James Charles Tooley, 37, of Newberg was sentenced on Wednesday, Dec. 15, to life in prison with the possibility of parole after 30 years for each of the two people he killed - Melinda Kotkins, 22, and Anthony Cooper, 26.
Because Judge John Wittmayer ruled the sentences be served consecutively, or one after the other instead of at the same time, the total of 60 years behind bars results in a true life sentence.
Add to that the 10 years Wittmayer sentenced Tooley on his conviction for solicitation to commit aggravated murder, and Tooley will serve at least 70 years in prison.
Two weeks ago, a Multnomah County jury rejected the death penalty for Tooley after finding him guilty of two counts of aggravated murder for the slaying of the Gresham couple in July 2008.
While in jail on the aggravated murder charges, Tooley hired a hit man to silence a witness against him. The intended victim was his cousin, who was like a brother to him before the cousin informed police that Tooley bragged about the murders. He also told two other people he killed the couple.

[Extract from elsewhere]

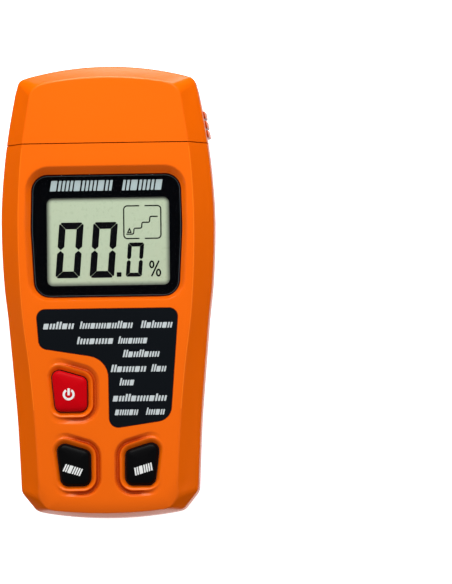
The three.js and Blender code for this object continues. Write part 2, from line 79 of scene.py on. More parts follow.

As outlined during the two-week trial, Tooley shot both victims execution style in the back of the head in their Gresham townhouse in the 800 block of Northeast Third Street on July 24, 2008.
The badly decomposed remains of the victims were found two weeks later when a bill collector noticed an odor at the townhouse.
Tooley worked for Cooper selling oxycodone - a highly addictive prescription painkiller being abused in epidemic proportions in Gresham at the time of the murders. But with Cooper in jail, Tooley took the opportunity to keep the $22,000 in drug profits he'd collected for Cooper.
At 2 a.m. July 24, Tooley shot Kotkins, Cooper's wife, in the entryway of her home when she opened the front door. He'd come by under the guise of delivering the $22,000 in drug proceeds.
Later that morning, when Cooper was released from jail, Tooley picked him up. After spending the morning and afternoon with Cooper, which included visits with Cooper's mother and Kotkins' father, he shot Cooper in his townhouse that afternoon.
Police arrested Tooley eight months later in March 2009. While in jail, Tooley offered to bail out a fellow inmate in exchange for the inmate killing Tooley's cousin, who turned him in to police. Because jail phone calls are listened to, police were able to stop the murder-for-hire plot.
Defense attorneys described Tooley as a family man, arguing the husband and father of two should not be sentenced to death because of his importance to family.
They emphasized that Tooley had no history of violence and instead argued that his actions were driven by an addiction to oxycodone.
The defense also argued for the minimum sentence allowed under Oregon law - life with 30 years before the possibility of parole.
But the victims' families wanted Tooley to serve a true life sentence and never be released from prison.
'Yes!' exclaimed one of Kotkins' relatives when the judge ruled that the murder sentences would be served consecutively.